I know I had some haters when I got together with my ex of 2 years because alot of people thought I "stole" him. And because of that, rumours spread. Regina's a bitch, etc etc.
The thing is, at that time I never knew anything. I was stupid, I was naive, I believed everything he said. If I KNEW, I would NEVER get with him.
I'm not that kinda girl.
I have never cheated on my bf and I never will.
Whatever stories, whatever rumours. They're nothing but a lie. I never cheated on ANY of my ex. NEVER.
Those are lies made up by people who are obviously pretty low in the Intelligence department.

I can't believe how far-stretched a story can come up to?

I would never hurt a person on purpose..
I just can't..

Also, I will not ruin another person's happiness for my own. It's too selfish and too inhuman for me to do so.

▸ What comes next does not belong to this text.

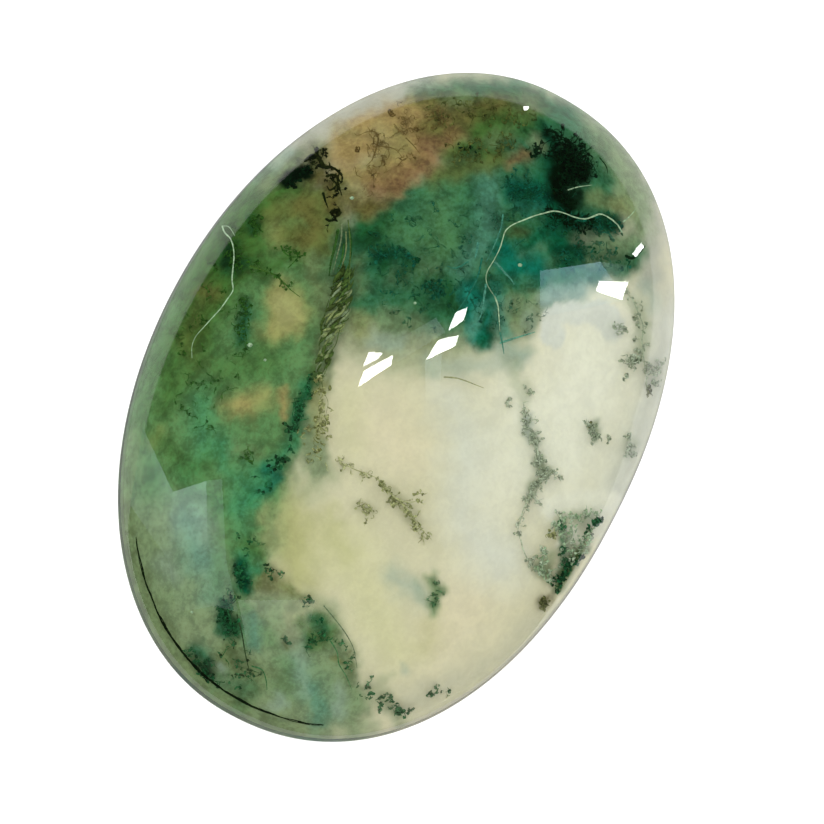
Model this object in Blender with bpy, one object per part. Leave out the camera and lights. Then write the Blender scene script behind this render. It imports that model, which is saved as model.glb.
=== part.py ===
"""An oval moss agate cabochon, cut and polished from one piece of chalcedony.

The stone lies on its flat base in the plane z = 0, with its length along X and its width along Y.
From the base up it has a bevelled foot, an upright girdle that leans in a little, and a polished dome.
Run it with: blender --background --python part.py
"""

import math

import bmesh
import bpy

# Overall size, in metres
STONE_LENGTH = 0.0258
STONE_WIDTH = 0.0180
STONE_HEIGHT = 0.0060

# The foot and the girdle: how far each line lies in from the widest outline, and how high it is
FOOT_INSET = 0.00050
FOOT_HEIGHT = 0.00045
GIRDLE_LEAN = 0.00013
GIRDLE_TOP = 0.00155

# The outline is a superellipse. An exponent of 2 is a plain ellipse, and more is fuller at the shoulders.
ROUND_SIDE_FULLNESS = 2.04
FULL_SIDE_FULLNESS = 2.20

# The dome is the top of an ellipsoid, cut where its own angle from the apex reaches this
DOME_CUT = math.radians(74)

# Steps round the outline, and from the apex down to the girdle
OUTLINE_STEPS = 96
DOME_STEPS = 22
RINGS = DOME_STEPS + 3

# Milky chalcedony tinted green by its moss, as linear colour
STONE_COLOUR = (0.33, 0.40, 0.27, 1.0)
POLISH_ROUGHNESS = 0.06
CHALCEDONY_IOR = 1.54


def clear_scene():
    """Removes what the file holds, so that only the stone is left."""
    for thing in list(bpy.data.objects):
        bpy.data.objects.remove(thing)


def signed_power(value, exponent):
    """Raises a value to a power and keeps its sign, as a superellipse needs."""
    return math.copysign(abs(value) ** exponent, value)


def outline_point(turn, inset):
    """The point of the outline at this turn about Z, moved in along the outline's normal."""
    fullness = ROUND_SIDE_FULLNESS if math.sin(turn) > 0 else FULL_SIDE_FULLNESS
    half_length = STONE_LENGTH / 2
    half_width = STONE_WIDTH / 2
    across = signed_power(math.cos(turn), 2 / fullness)
    along = signed_power(math.sin(turn), 2 / fullness)
    normal_x = math.cos(turn) / half_length
    normal_y = math.sin(turn) / half_width
    reach = math.hypot(normal_x, normal_y)
    return (
        half_length * across - inset * normal_x / reach,
        half_width * along - inset * normal_y / reach,
    )


def ring_shape(ring):
    """(share of the outline, inset, height) of a ring, counted from the apex down to the base's middle."""
    if ring <= DOME_STEPS:
        angle = DOME_CUT * ring / DOME_STEPS
        share = math.sin(angle) / math.sin(DOME_CUT)
        rise = (math.cos(angle) - math.cos(DOME_CUT)) / (1 - math.cos(DOME_CUT))
        height = GIRDLE_TOP + (STONE_HEIGHT - GIRDLE_TOP) * rise
        return share, GIRDLE_LEAN, height
    if ring == DOME_STEPS + 1:
        return 1.0, 0.0, FOOT_HEIGHT
    if ring == DOME_STEPS + 2:
        return 1.0, FOOT_INSET, 0.0
    return 0.0, 0.0, 0.0


def stone_material():
    """The plain finish of the solid: polished milky green stone."""
    material = bpy.data.materials.new("polished moss agate")
    material.use_nodes = True
    shader = material.node_tree.nodes["Principled BSDF"]
    shader.inputs["Base Color"].default_value = STONE_COLOUR
    shader.inputs["Roughness"].default_value = POLISH_ROUGHNESS
    shader.inputs["Metallic"].default_value = 0.0
    shader.inputs["IOR"].default_value = CHALCEDONY_IOR
    return material


def make_stone(collection):
    """A round primitive whose rings are moved onto the cabochon's profile and outline."""
    form = bmesh.new()
    bmesh.ops.create_uvsphere(form, u_segments=OUTLINE_STEPS, v_segments=RINGS, radius=1.0)
    for point in form.verts:
        turn = math.atan2(point.co.y, point.co.x)
        ring = round(math.acos(max(-1.0, min(1.0, point.co.z))) / math.pi * RINGS)
        share, inset, height = ring_shape(ring)
        x, y = outline_point(turn, inset)
        point.co = (share * x, share * y, height)
    mesh = bpy.data.meshes.new("stone")
    form.to_mesh(mesh)
    form.free()
    mesh.shade_smooth()
    mesh.set_sharp_from_angle(angle=math.radians(18))
    stone = bpy.data.objects.new("stone", mesh)
    stone.data.materials.append(stone_material())
    collection.objects.link(stone)
    return stone


def main():
    clear_scene()
    agate = bpy.data.collections.new("moss agate")
    bpy.context.scene.collection.children.link(agate)
    make_stone(agate)


main()
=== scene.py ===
"""A moss agate cabochon: clear chalcedony over a milky body, with green moss grown in the clear stone.

Every piece is a surface worked out with numpy. The moss, the clouds and the reflections are placed by
points of the photograph, in pixels. For what lies inside, a line of sight carries each point down through
the polished dome, bent as the stone bends it, to where the thing really is.
"""

import math
from collections import namedtuple

import bpy
import numpy as np
from bpy.props import FloatProperty, FloatVectorProperty, PointerProperty
from bpy.types import Operator, Panel, PropertyGroup
from mathutils import Matrix, Vector


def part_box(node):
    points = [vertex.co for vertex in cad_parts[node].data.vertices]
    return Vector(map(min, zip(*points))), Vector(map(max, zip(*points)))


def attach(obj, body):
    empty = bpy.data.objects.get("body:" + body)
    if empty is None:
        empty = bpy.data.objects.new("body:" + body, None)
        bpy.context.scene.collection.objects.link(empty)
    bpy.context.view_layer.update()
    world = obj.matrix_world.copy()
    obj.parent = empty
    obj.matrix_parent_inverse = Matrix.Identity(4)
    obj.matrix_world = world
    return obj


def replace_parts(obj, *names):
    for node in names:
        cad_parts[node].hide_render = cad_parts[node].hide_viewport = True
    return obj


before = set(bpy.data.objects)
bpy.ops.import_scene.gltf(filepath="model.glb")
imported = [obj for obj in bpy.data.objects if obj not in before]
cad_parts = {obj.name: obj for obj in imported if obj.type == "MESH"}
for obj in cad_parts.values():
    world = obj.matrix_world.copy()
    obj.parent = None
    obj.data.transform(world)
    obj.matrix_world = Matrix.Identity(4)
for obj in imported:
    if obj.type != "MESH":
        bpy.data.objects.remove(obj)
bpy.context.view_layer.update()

bl_info = {
    "name": "Moss agate cabochon",
    "version": (1, 0, 0),
    "blender": (4, 5, 0),
    "location": "View3D > Sidebar > Moss agate",
    "description": "Makes an oval moss agate with its moss, milk and polish",
    "category": "Add Mesh",
}

MM = 0.001
STONE_LOW, STONE_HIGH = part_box("stone")
STONE_LENGTH, STONE_WIDTH, STONE_HEIGHT = STONE_HIGH - STONE_LOW
STONE_BODY = "root"

# A cabochon's form. Half length and half width are those of its widest line, at the foot's height.
Form = namedtuple("Form", "half_length half_width base foot_inset foot lean girdle top")

# The solid's own lines, as the cut stone has them
GIRDLE_LEAN = 0.13 * MM
GIRDLE_TOP = 1.55 * MM
FOOT_HEIGHT = 0.45 * MM
FOOT_INSET = 0.50 * MM
DOME_CUT = math.radians(74)
ROUND_SIDE_FULLNESS = 2.04
FULL_SIDE_FULLNESS = 2.20

# The photograph: its size in pixels, how many pixels a millimetre takes, and where the stone's middle is
PICTURE = 824
PIXELS_A_MM = 27.68
STONE_IN_PICTURE = (396.0, 401.0)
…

I made a mistake once, by falling for a guy who lied about everything to me. Lied about the fact that he broke up with his gf when he didn't..which I only found out after 3 months we were together.
When I knew about it, I cried. Yes, I cried an ocean full of tears because I never knew anything. I cried for her, I cried for myself for being so stupid. But it was too late beacuse I've fallen in love so deeply. Fallen in love with someone who was never meant for me.

From there everything was just a roller coaster of emotions, I felt feelings I've never felt before, and I felt hurt so bad, I thought my heart could stop beating. Yes, I've paid the price. And now it's done.

But my reputation would never be as clear as it was in high school again.
Some girls choose to believe what they hear, and they refuse to see that I am just an ordinary person, just hoping for something so simple. I don't need all the drama, I don't wanna hear what people's been talking about behind my back.

Please. Just. Stop.

I've had enough.

I don't know if the person would be reading this, but I just need to say it. I can't allow another bastard a chance to tarnish my name (Warwick has done enough damage for me. He made my other ex hate me so much, I think he'd hate me for life. And I never knew what kinda SHIT he told him. Yes Warwick, although I am able to talk to you as a friend now, a part of me would always hold a certain resentment towards you.) and I don't want anymore misunderstandings.

I hope you'd know who you are.

Girl, whatever your "friend" told you, is a lie. I never allowed anyone to check my messages on my phone, nor did I tell your "friend" anything. He made everything up because he is a bullshitter. Everyone told me he was like that, and now I know, it is undeniably true. Please, stop believing in him. I know you've known him for years, but you just have to see his true character. Don't allow this to break such a long relationship you've had. Your bf and I, are nothing but friends. It always has and always will be. I decided to say it here, as a proof, for everyone to see. Because I'm not afraid. And, you should know better than to turn to W for advice. He's not much of an advice giver because from what I know, he'd only make things worse.

To the guy who said "oh I saw in Regina's phone xxx ask her for couple" : stop being so immature. You're no doubt one of the most immature guy I've ever met. You're 20 for goodness sake.
It's time to grow up, boy. Do whatever it takes, go for some maturity talk, hang around with guys who can actually think straight, go for a brain transplant,... just..just.. do SOMETHING about it! You know what? So what if you have the looks? your heart, is as black as coal. THAT, is one of the most repulsive characteristics anyone could have. *spits* Most of all, because of that petty act you did, you're in the same category as Warwick. It's all about the lies/cock talking huh? Well, have fun cuz one day it'll all come back to you. Toodles.